Afterwards Angela and I went to the upper deck and sat at the front of the boat in the dark about 11:00 while the ship continued cruising upstream. Sirius, the "dog star," the brightest star in the sky, was directly ahead of us fairly low in the sky. The ancient Egyptians would watch for this star to appear in the early morning, for it signaled the start of the annual flooding of the Nile, when the waters of the river rose over the land, bringing silt to fertilize the land and water to the flooded fields to begin the new growing season. Orion, the constellation of Osiris, the Egyptian god of the afterlife, was below Sirius to the southwest.
The next morning at 6:24 the sun rose to the east of the river, pale yellow in the upper part of its globe, greyish where it was still low, appearing to touch the trees. The sky was a pale blue and small spots of cloud were scattered randomly.

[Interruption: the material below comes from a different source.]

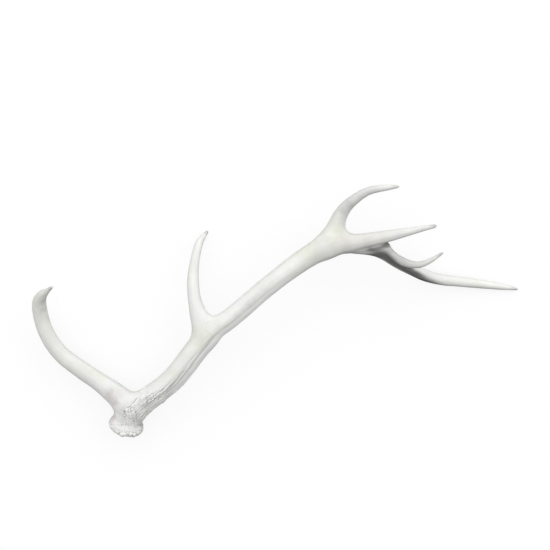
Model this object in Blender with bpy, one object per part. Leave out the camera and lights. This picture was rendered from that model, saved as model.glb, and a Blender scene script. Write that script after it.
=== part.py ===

After breakfast, we went to the upper deck and lay on deck chairs as the scenery slid by. As the boat got farther south, green banks more and more gave way to barren earth and sand as the desert closed in on both sides of the river.
Aswan, where the cruise ended, was where Agatha Christie used to stay, at the Old Cataract Hotel while her husband conducted archeaological digs on Elephantine Island across the river. He dug, and she wrote "Death on the Nile." When the movie was made in the seventies, scenes were filmed on the grounds of the hotel. The Old Cataract Hotel is the only hotel I have ever stayed where the public washroom was worth a photograph. Now that is a sophisticated hotel, even though its best days are clearly behind it! Visit, don't stay there.
We toured both Aswan Dams, which have been built across the river at this point to generate electricity and irrigate the land. The penalty for Egypt has been that the annual flood has ended and Egypt must now pay for the fertilizer that the Nile used to provide for free. The "High Dam" was a Russian-Egyptian project and a memorial to this cooperation has been built at the site.
We toured an ancient quarry, and then went to the Temple of Isis. The dams flooded the island where this temple was erected in ancient times and it has been transferred to an island nearby. Although it is much smaller than the other temples we had seen so far, it is attractive for that reason and quite beautiful in its setting and the goddess to which it is dedicated, Isis.